== What the task requires ==
Look through the data below. Show each line where the string "This" occurs.

Entries with model source code:
_ _ _

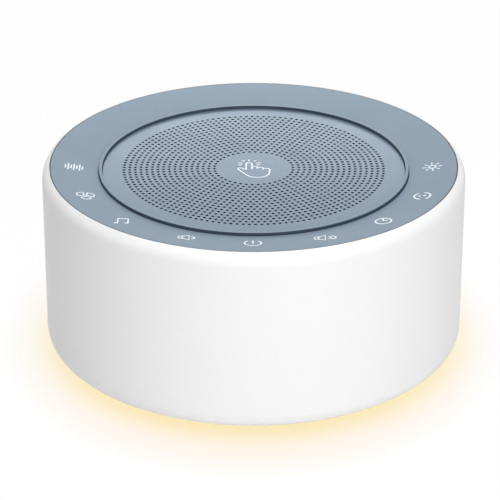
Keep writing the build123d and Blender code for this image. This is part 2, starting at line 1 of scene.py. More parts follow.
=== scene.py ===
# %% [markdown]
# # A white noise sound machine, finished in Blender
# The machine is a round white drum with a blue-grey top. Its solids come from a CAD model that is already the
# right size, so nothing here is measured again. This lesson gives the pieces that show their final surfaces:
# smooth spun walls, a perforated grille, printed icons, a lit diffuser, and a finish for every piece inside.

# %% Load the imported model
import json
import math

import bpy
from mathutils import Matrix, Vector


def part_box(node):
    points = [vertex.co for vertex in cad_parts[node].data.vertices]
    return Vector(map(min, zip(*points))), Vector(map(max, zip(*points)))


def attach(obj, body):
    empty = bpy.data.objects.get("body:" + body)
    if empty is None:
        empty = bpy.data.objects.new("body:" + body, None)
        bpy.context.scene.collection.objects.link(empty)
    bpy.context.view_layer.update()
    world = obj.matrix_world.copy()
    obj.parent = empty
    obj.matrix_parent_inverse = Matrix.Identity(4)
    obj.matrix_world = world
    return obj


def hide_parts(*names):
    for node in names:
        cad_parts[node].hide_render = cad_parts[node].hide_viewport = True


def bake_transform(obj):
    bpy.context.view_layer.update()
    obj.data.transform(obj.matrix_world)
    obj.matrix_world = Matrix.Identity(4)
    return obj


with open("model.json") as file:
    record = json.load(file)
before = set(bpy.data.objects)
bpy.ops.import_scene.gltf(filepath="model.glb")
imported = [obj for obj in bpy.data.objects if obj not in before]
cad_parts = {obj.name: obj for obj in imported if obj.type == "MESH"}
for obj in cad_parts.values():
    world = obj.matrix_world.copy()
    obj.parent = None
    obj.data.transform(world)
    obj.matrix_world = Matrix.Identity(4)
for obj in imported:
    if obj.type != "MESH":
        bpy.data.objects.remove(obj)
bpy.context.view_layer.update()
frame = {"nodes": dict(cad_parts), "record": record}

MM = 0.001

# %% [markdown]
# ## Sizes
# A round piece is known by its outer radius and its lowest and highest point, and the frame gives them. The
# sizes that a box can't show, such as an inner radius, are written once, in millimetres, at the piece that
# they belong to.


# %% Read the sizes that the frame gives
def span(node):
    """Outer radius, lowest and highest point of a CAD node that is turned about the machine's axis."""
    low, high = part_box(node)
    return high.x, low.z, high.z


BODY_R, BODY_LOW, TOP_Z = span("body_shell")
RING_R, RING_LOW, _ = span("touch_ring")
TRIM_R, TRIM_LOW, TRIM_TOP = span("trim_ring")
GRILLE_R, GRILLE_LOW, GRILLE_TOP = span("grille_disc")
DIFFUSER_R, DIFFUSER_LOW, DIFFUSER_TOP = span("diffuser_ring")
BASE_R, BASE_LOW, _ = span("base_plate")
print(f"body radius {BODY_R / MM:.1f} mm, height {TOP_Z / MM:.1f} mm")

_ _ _

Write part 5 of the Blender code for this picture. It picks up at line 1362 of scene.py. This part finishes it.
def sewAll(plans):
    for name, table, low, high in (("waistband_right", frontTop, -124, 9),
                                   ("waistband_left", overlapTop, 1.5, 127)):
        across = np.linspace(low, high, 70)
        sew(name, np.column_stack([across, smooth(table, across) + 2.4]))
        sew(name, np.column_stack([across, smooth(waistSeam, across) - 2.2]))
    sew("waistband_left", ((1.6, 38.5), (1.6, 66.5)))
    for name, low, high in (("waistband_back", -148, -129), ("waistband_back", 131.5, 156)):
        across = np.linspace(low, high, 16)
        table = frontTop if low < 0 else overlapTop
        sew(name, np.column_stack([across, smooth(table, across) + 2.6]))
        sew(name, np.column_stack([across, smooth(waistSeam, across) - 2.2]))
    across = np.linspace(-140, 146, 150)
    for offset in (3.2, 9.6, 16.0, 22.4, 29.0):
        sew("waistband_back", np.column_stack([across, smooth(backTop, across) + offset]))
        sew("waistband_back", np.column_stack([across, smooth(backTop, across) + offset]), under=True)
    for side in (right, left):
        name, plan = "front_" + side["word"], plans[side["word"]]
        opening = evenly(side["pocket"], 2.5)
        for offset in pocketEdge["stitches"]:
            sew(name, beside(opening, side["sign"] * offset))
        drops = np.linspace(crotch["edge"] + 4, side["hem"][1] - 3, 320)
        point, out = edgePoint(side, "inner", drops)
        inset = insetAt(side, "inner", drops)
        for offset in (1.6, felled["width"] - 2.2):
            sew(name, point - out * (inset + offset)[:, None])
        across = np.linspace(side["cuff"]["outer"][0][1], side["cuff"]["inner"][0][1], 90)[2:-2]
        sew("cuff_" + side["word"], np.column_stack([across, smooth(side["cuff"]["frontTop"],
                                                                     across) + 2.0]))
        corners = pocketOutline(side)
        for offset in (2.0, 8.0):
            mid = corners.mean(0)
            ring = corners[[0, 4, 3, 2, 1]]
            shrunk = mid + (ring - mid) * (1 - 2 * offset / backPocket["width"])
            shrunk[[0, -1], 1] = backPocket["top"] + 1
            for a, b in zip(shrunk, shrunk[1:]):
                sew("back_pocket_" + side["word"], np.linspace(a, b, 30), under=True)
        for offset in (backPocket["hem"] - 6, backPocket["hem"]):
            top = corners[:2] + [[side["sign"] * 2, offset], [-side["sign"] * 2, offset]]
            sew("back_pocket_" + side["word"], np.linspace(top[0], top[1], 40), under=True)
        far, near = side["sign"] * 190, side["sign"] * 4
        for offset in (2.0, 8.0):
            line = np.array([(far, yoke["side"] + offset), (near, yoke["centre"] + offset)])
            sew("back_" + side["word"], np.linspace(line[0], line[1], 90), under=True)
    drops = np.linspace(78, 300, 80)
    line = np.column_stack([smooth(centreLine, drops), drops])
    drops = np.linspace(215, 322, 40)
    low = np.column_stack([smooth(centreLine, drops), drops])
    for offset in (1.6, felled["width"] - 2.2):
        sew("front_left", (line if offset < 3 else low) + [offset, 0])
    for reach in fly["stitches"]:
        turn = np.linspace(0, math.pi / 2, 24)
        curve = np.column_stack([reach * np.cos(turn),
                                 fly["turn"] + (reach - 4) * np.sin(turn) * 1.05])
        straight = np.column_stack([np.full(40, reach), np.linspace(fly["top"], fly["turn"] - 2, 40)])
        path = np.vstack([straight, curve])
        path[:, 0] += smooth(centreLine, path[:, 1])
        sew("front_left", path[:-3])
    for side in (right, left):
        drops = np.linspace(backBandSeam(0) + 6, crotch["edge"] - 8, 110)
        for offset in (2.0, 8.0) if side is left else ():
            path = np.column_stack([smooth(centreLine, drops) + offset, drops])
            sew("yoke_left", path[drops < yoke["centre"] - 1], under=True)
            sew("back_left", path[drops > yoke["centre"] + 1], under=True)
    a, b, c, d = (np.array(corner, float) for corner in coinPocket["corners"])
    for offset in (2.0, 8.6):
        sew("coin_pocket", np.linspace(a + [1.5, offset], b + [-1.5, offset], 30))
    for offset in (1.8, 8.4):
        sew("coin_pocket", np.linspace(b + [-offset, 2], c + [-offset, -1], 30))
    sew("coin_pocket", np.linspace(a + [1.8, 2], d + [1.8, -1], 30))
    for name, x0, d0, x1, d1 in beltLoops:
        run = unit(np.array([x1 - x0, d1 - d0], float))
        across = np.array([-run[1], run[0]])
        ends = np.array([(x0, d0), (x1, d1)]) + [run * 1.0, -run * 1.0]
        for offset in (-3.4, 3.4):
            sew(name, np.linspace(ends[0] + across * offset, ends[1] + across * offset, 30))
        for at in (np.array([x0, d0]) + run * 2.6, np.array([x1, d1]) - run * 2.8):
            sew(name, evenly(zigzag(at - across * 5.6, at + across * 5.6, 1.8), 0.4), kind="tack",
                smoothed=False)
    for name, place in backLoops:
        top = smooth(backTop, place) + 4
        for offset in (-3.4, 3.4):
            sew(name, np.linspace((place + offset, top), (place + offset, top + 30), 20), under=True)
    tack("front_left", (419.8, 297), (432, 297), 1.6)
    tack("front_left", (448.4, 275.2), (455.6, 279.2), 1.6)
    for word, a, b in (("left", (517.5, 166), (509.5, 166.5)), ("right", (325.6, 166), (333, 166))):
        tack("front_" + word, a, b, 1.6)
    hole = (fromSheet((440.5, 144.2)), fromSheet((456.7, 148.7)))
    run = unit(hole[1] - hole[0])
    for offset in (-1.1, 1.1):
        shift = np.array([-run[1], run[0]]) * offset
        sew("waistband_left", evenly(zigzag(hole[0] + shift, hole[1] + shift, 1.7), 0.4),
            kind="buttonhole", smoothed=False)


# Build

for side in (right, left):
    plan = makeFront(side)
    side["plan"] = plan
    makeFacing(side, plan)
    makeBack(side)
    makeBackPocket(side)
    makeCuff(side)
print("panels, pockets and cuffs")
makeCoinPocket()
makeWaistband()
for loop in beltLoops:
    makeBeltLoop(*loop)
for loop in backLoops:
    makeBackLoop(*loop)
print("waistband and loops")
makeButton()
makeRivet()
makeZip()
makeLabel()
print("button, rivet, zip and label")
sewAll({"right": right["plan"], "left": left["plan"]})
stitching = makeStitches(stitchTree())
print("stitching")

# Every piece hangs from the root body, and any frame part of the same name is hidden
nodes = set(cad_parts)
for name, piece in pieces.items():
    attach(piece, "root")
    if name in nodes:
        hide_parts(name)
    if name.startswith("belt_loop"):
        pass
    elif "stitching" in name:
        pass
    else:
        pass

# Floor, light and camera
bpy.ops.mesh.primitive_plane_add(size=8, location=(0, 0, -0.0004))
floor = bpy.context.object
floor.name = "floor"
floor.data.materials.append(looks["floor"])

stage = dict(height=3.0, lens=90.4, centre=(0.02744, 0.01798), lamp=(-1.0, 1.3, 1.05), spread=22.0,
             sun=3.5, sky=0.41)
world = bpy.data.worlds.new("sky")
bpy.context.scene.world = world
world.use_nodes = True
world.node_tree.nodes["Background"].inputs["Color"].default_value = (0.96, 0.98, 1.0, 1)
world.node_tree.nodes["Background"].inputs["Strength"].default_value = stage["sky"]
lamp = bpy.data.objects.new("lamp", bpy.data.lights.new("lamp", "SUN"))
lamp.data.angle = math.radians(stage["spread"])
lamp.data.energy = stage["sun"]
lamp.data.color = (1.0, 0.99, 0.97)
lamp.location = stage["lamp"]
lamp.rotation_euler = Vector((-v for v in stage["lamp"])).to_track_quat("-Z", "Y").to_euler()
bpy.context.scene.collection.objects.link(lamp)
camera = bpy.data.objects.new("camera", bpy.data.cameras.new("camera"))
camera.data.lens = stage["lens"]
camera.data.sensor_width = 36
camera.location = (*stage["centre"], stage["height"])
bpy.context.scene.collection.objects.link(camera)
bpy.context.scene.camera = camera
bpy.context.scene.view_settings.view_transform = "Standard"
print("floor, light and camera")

_ _ _

== Output below ==
Keep writing the build123d and Blender code for this image. This is part 2, starting at line 1 of scene.py. More parts follow.
# right size, so nothing here is measured again. This lesson gives the pieces that show their final surfaces:
Write part 5 of the Blender code for this picture. It picks up at line 1362 of scene.py. This part finishes it.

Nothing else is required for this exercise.